The Mitigation Bottleneck: Containment vs. Recovery
Recovery operations in the Persian Gulf face unique thermodynamic challenges. The high salinity and water temperature affect the viscosity of the spilled crude.
Deployment of Physical Barriers
Booming off a tanker that is still "taking on water" is a high-risk maneuver. If the ship sinks or capsizes while tethered to containment booms, the downward force can drag recovery vessels into the danger zone. Furthermore, booms are only effective in low "significant wave heights." If the sea state in Kuwait rises above 1.5 meters, the oil simply washes over the top of the barriers, rendering them a psychological rather than a functional tool.
Chemical Dispersants and the Desalination Conflict
Kuwait relies heavily on desalination plants for its potable water supply. The use of chemical dispersants—which break oil into smaller droplets to sink them—is often prohibited near these facilities. Sinking the oil makes it easier for it to enter the deep-sea intakes of water plants, potentially poisoning the municipal water supply of an entire city-state. This forces responders to rely on mechanical skimming, which is significantly slower and less efficient during an active "gushing" event.
Strategic Implications for Global Energy Security
This explosion is a signal of the fragility of the "Energy Chokepoints." Kuwait's position as a primary exporter means that any disruption in its main loading terminals vibrates through the global futures market. The immediate reaction of the market is usually a "risk premium" hike, but the long-term impact is found in the insurance sector.
Insurance syndicates, such as Lloyd's of London, categorize these zones. An explosion of unknown or systemic origin can lead to a "War Risk" designation or a significant increase in P&I (Protection and Indemnity) premiums. This increases the "landed cost" of oil for the end consumer, regardless of the actual volume of oil lost in the sea.
Technical Audit of Response Protocols
The effectiveness of the Kuwaiti response will be measured by the "Time to Surface Sealing." The primary objective is not to stop the ship from sinking—often a lost cause once the keel is warped—but to seal the cargo manifolds to prevent a total loss of contents.
- Subsea Capping: If the ship settles on the seabed in shallow water, divers or ROVs (Remotely Operated Vehicles) must bolt "cofferdams" over the breaches.
- Lightering Operations: The most effective way to stop the "gush" is to bring a second tanker alongside and pump the remaining oil out. However, bringing a spark-producing vessel next to a ship that just suffered an explosion is a calculation of extreme risk.
The incident demands a transition from reactive spill management to predictive hull-stress monitoring. Future tankers must integrate fiber-optic strain gauges throughout the hull to provide real-time data on "structural fatigue" before a catastrophic failure occurs.

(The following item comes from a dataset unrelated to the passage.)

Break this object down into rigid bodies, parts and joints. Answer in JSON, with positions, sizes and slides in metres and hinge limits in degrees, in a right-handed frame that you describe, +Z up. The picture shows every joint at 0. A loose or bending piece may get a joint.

The immediate strategic requirement for regional operators is a dual-track response: execute a "Ship-to-Ship" (STS) transfer of the remaining stable cargo to reduce the hydrostatic head, while simultaneously deploying high-volume sorbent barriers at the intakes of all desalination plants within a 50-mile radius. Salvage teams must prioritize the stabilization of the vessel's longitudinal center of gravity to prevent a secondary structural failure that would double the current spill volume.